Reproduce only the lines from the one containing "corner_block(-1, front_inner_y, 1);" through the one containing "scene = bpy.context.scene", exactly as written and with both ends included.

>> START

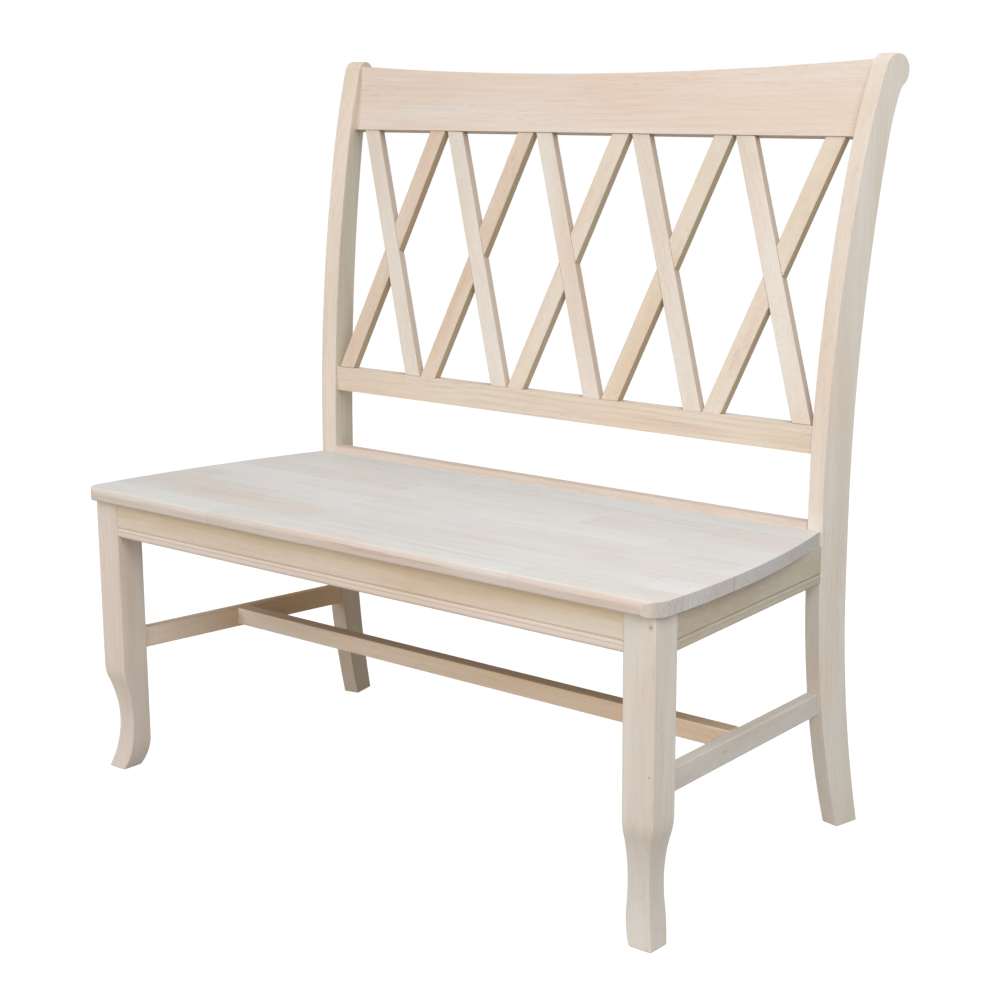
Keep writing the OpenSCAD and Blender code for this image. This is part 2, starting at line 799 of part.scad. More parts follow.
module mid_tenon(g) {
  x_face = stretcher_inner_x(mid_stretcher_y + mid_stretcher_t / 2);
  translate([x_face - side_root, mid_stretcher_y + shoulder - g, mid_z - mid_tenon_h / 2 - g])
    cube([side_root + mid_tenon_l + g, mid_tenon_t + 2 * g, mid_tenon_h + 2 * g]);
}

module side_stretcher(s) {
  color(wood_rail)
    place()
      side_of(s)
        difference() {
          union() {
            difference() {
              stretcher_frame()
                translate([0, stretcher_len + side_tenon_l, 0])
                  rotate([90, 0, 0])
                    linear_extrude(stretcher_len + 2 * side_tenon_l)
                      eased_bar_section(side_stretcher_t, stretcher_h, stretcher_edge_r);
              translate([0, leg_w - far, 0]) cube(far);
              behind_post_front();
            }
            stretcher_front_tenon(0);
            stretcher_rear_tenon(0);
          }
          mid_tenon(fit);
        }
}

module centre_stretcher() {
  color(wood_rail)
    place()
      union() {
        difference() {
          translate([-leg_x, mid_stretcher_y + mid_stretcher_t / 2, mid_z])
            rotate([90, 0, 90])
              linear_extrude(leg_span)
                eased_bar_section(mid_stretcher_t, mid_stretcher_h, stretcher_edge_r);
          both_sides()
            stretcher_frame()
              translate([-side_stretcher_t / 2, -far / 2, -far / 2])
                cube(far);
        }
        both_sides() mid_tenon(0);
      }
}

// Seat
seat_half = leg_x + seat_side;
seat_len = (rear_face_y + seat_nose) / cos(seat_slope);
// Each end is one arc, from near the front legs to the post
seat_end_x = post_corner_x - seat_end_in;
seat_end_d = post_corner_y - seat_curve_y;
seat_end_r = bow_r(seat_end_d, seat_half - seat_end_x);

function plan_side(s) = [
  for (i = [0:end_steps]) let (d = seat_end_d * i / end_steps)
    [s * (seat_half - bow(seat_end_r, d)), seat_curve_y + d]
];
function plan_corner(s) = [
  for (i = [0:steps]) let (a = 90 * i / steps)
    [s * (seat_half - seat_corner_r * (1 - sin(a))), seat_corner_r * (1 - cos(a)) - seat_nose]
];
function reversed(v) = [for (i = [len(v) - 1:-1:0]) v[i]];

module seat_plan() {
  polygon(concat(
    plan_corner(1), plan_side(1),
    [[seat_end_x, post_y + far], [-seat_end_x, post_y + far]],
    reversed(plan_side(-1)), reversed(plan_corner(-1))
  ));
}

// Side view of the seat: front edge at X = 0, underside at Y = 0
module seat_section() {
  translate([nose_r, 0]) square([seat_len + board_extra - nose_r, seat_t]);
  translate([0, nose_low_r]) square([nose_r, seat_t - nose_r - nose_low_r]);
  translate([nose_low_r, 0]) square([nose_r, nose_low_r + over]);
  translate([nose_r, seat_t - nose_r]) circle(nose_r);
  translate([nose_low_r, nose_low_r]) circle(nose_low_r);
}

module seat_board(n) {
  board_w = seat_len / seat_boards;
  color(wood_seat)
    place()
      difference() {
        intersection() {
          seat_frame()
            translate([-seat_half, -seat_nose, 0])
              rotate([90, 0, 90])
                linear_extrude(2 * seat_half)
                  seat_section();
          seat_frame() translate([0, 0, -over]) linear_extrude(seat_t + 2 * over) seat_plan();
          seat_frame()
            translate([-seat_half, (n - 1) * board_w - seat_nose, -over])
              cube([2 * seat_half, n == seat_boards ? board_w + board_extra : board_w, seat_t + 2 * over]);
        }
        translate([-far / 2, rear_face_y, 0]) cube(far);
        both_sides() behind_post_front();
        both_sides() front_seat_screw(screw_fit);
        both_sides() rear_seat_screw(screw_fit);
      }
}

// Corner blocks and screws
// Legs of the empty corner behind a block, measured along the aprons
block_in = apron_inner_x(front_inner_y) - leg_in_x + leg_w - front_inner_y + block_gap;
block_reach = block_in + block_w;

// Corners of a block; y0 is the cross apron's face, q = 1 at the front
function block_corners(y0, q) = [
  [apron_inner_x(y0) - block_reach, y0],
  [apron_inner_x(y0) - block_in, y0],
  [apron_inner_x(y0 + q * block_in), y0 + q * block_in],
  [apron_inner_x(y0 + q * block_reach), y0 + q * block_reach]
];
function block_top(y) = seat_under - y * tan(seat_slope);
function block_mid(y0, q) = let (c = block_corners(y0, q)) (c[0] + c[1] + c[2] + c[3]) / 4;

module screw(l, g) {
  translate([0, 0, screw_head_h - lap]) cylinder(h = l - screw_head_h + lap + g, d = screw_d + 2 * g);
  cylinder(h = screw_head_h, d1 = screw_head_d + 2 * g, d2 = screw_d + 2 * g);
}

// The way in for a screwdriver, outside a screw's head
module screw_way() {
  translate([0, 0, -block_h]) cylinder(h = block_h + lap, d = screw_head_d + 2 * screw_fit);
}

// Screws that hold a block: k = 0 to the front or rear apron, k = 1 to the side apron
module block_screw_at(y0, q, k) {
  m = block_reach - block_w / 2;
  z = block_top(y0 + q * m) - block_h / 2;
  if (k == 0)
    translate([apron_inner_x(y0) - m, y0 + q * screw_seat, z]) rotate([q * 90, 0, 0]) children();
  if (k == 1)
    translate([apron_inner_x(y0 + q * m), y0 + q * m, z])
      rotate([0, 0, apron_turn])
        translate([-screw_seat, 0, 0])
          rotate([0, 90, 0])
            children();
}

block_screw_l = screw_seat + screw_bite;

module front_block_screw(k, g) {
  block_screw_at(front_inner_y, 1, k) screw(block_screw_l, g);
}

module rear_block_screw(k, g) {
  block_screw_at(ledge_y, -1, k) screw(block_screw_l, g);
}

module seat_screw_at(y0, q) {
  m = block_mid(y0, q);
  translate([m[0], m[1], block_top(m[1]) - block_h]) children();
}

module front_seat_screw(g) {
  seat_screw_at(front_inner_y, 1) screw(block_h + screw_bite, g);
}

module rear_seat_screw(g) {
  seat_screw_at(ledge_y, -1) screw(block_h + screw_bite, g);
}

module corner_block(s, y0, q) {
  m = block_mid(y0, q);
  color(wood_block)
    place()
      side_of(s)
        difference() {
          translate([0, 0, block_top(m[1]) - block_h])
            linear_extrude(block_h + block_rise)
              polygon(block_corners(y0, q));
          above_seat_underside();
          for (k = [0, 1]) block_screw_at(y0, q, k) screw(block_screw_l, screw_fit);
          for (k = [0, 1]) block_screw_at(y0, q, k) screw_way();
          seat_screw_at(y0, q) screw(block_h + screw_bite, screw_fit);
        }
}

module block_screws() {
  color(steel)
    place()
      both_sides() {
        for (k = [0, 1]) front_block_screw(k, 0);
        for (k = [0, 1]) rear_block_screw(k, 0);
      }
}

module seat_screws() {
  color(steel)
    place()
      both_sides() {
        front_seat_screw(0);
        rear_seat_screw(0);
      }
}

// The bench
front_leg(-1);  // front_leg_left
front_leg(1);  // front_leg_right
rear_post(-1);  // rear_post_left
rear_post(1);  // rear_post_right
crest_rail();
lower_back_rail();
front_apron();
rear_apron();
side_apron(-1);  // side_apron_left
side_apron(1);  // side_apron_right
side_stretcher(-1);  // side_stretcher_left
side_stretcher(1);  // side_stretcher_right
centre_stretcher();
seat_board(1);  // seat_board_1
seat_board(2);  // seat_board_2
seat_board(3);  // seat_board_3
seat_board(4);  // seat_board_4
seat_board(5);  // seat_board_5
seat_board(6);  // seat_board_6
seat_board(7);  // seat_board_7
seat_board(8);  // seat_board_8
slat(1, -1);  // x1_slat_falling
slat(1, 1);  // x1_slat_rising
slat(2, -1);  // x2_slat_falling
slat(2, 1);  // x2_slat_rising
slat(3, -1);  // x3_slat_falling
slat(3, 1);  // x3_slat_rising
slat(4, -1);  // x4_slat_falling
slat(4, 1);  // x4_slat_rising
slat(5, -1);  // x5_slat_falling
slat(5, 1);  // x5_slat_rising
corner_block(-1, front_inner_y, 1);  // corner_block_front_left
corner_block(1, front_inner_y, 1);  // corner_block_front_right
corner_block(-1, ledge_y, -1);  // corner_block_rear_left
corner_block(1, ledge_y, -1);  // corner_block_rear_right
block_screws();
seat_screws();
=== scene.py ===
import math

import bpy
from mathutils import Matrix, Vector

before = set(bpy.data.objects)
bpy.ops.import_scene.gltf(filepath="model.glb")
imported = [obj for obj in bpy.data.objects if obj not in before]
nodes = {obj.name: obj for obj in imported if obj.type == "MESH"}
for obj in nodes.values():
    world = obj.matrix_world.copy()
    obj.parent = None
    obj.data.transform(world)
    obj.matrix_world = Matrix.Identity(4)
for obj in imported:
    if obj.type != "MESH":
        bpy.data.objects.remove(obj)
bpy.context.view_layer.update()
scene = bpy.context.scene

# Camera: its place and turn were found from the straight edges in the photograph
DEPTH_MID = 0.29497            # from the front legs' face to the middle of the depth
EYE = (1.7545, -1.7683 - DEPTH_MID, 1.0526)
YAW = math.radians(39.7)
PITCH = math.radians(-12.4)
ROLL = math.radians(-0.2)
SENSOR = 36.0                  # width, in millimetres
LENS = 1.8589 * SENSOR


def make_camera():
    """The photograph's camera."""
    fwd = Vector((-math.sin(YAW) * math.cos(PITCH), math.cos(YAW) * math.cos(PITCH), math.sin(PITCH)))
    level = Vector((math.cos(YAW), math.sin(YAW), 0.0))
    upright = level.cross(fwd)
    right = level * math.cos(ROLL) + upright * math.sin(ROLL)
    up = upright * math.cos(ROLL) - level * math.sin(ROLL)
    data = bpy.data.cameras.new("camera")
    data.sensor_width = SENSOR
    data.lens = LENS
    data.clip_end = 100.0
    camera = bpy.data.objects.new("camera", data)
    scene.collection.objects.link(camera)
    camera.matrix_world = Matrix.Translation(EYE) @ Matrix((right, up, -fwd)).transposed().to_4x4()
    scene.camera = camera


make_camera()


def srgb(r, g, b):
    """Colour given as 0-255 screen values, as linear RGBA."""
    def linear(c):
        c /= 255.0
        return c / 12.92 if c <= 0.04045 else ((c + 0.055) / 1.055) ** 2.4
    return (linear(r), linear(g), linear(b), 1.0)


# Colours that a piece of wood is tinted or marked with
PINK = srgb(253, 241, 233)
GREY = srgb(248, 249, 246)
# These four are painted shade, laid along pieces under the seat and near the floor
SHADE_BROWN = srgb(200, 176, 148)
SHADE_GREY = srgb(200, 199, 200)
SHADE_TAN = srgb(251, 236, 222)
SHADE_GOLD = srgb(255, 251, 237)
RING = srgb(176, 142, 108)
FIBRE_DARK = srgb(172, 146, 118)
FIBRE_LIGHT = srgb(238, 228, 218)
PORE = srgb(138, 108, 82)
MINERAL = srgb(180, 148, 122)
PALE_BLOCK = srgb(232, 231, 228)
FINGER_JOINT = srgb(150, 120, 92)
GLUE_DARK = srgb(112, 98, 88)
# A painted highlight along a seat joint
JOINT_HIGHLIGHT = srgb(240, 240, 238)
STREAK = srgb(180, 144, 122)
# A painted highlight on the bead of an apron
BEAD_HIGHLIGHT = srgb(242, 224, 217)
BEAD_LINE = srgb(160, 132, 104)
END_GRAIN = srgb(176, 152, 130)
KNOT_HALO = srgb(176, 140, 104)
KNOT_EYE = srgb(120, 84, 58)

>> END

**Completed task:**
corner_block(-1, front_inner_y, 1);  // corner_block_front_left
corner_block(1, front_inner_y, 1);  // corner_block_front_right
corner_block(-1, ledge_y, -1);  // corner_block_rear_left
corner_block(1, ledge_y, -1);  // corner_block_rear_right
block_screws();
seat_screws();
=== scene.py ===
import math

import bpy
from mathutils import Matrix, Vector

before = set(bpy.data.objects)
bpy.ops.import_scene.gltf(filepath="model.glb")
imported = [obj for obj in bpy.data.objects if obj not in before]
nodes = {obj.name: obj for obj in imported if obj.type == "MESH"}
for obj in nodes.values():
    world = obj.matrix_world.copy()
    obj.parent = None
    obj.data.transform(world)
    obj.matrix_world = Matrix.Identity(4)
for obj in imported:
    if obj.type != "MESH":
        bpy.data.objects.remove(obj)
bpy.context.view_layer.update()
scene = bpy.context.scene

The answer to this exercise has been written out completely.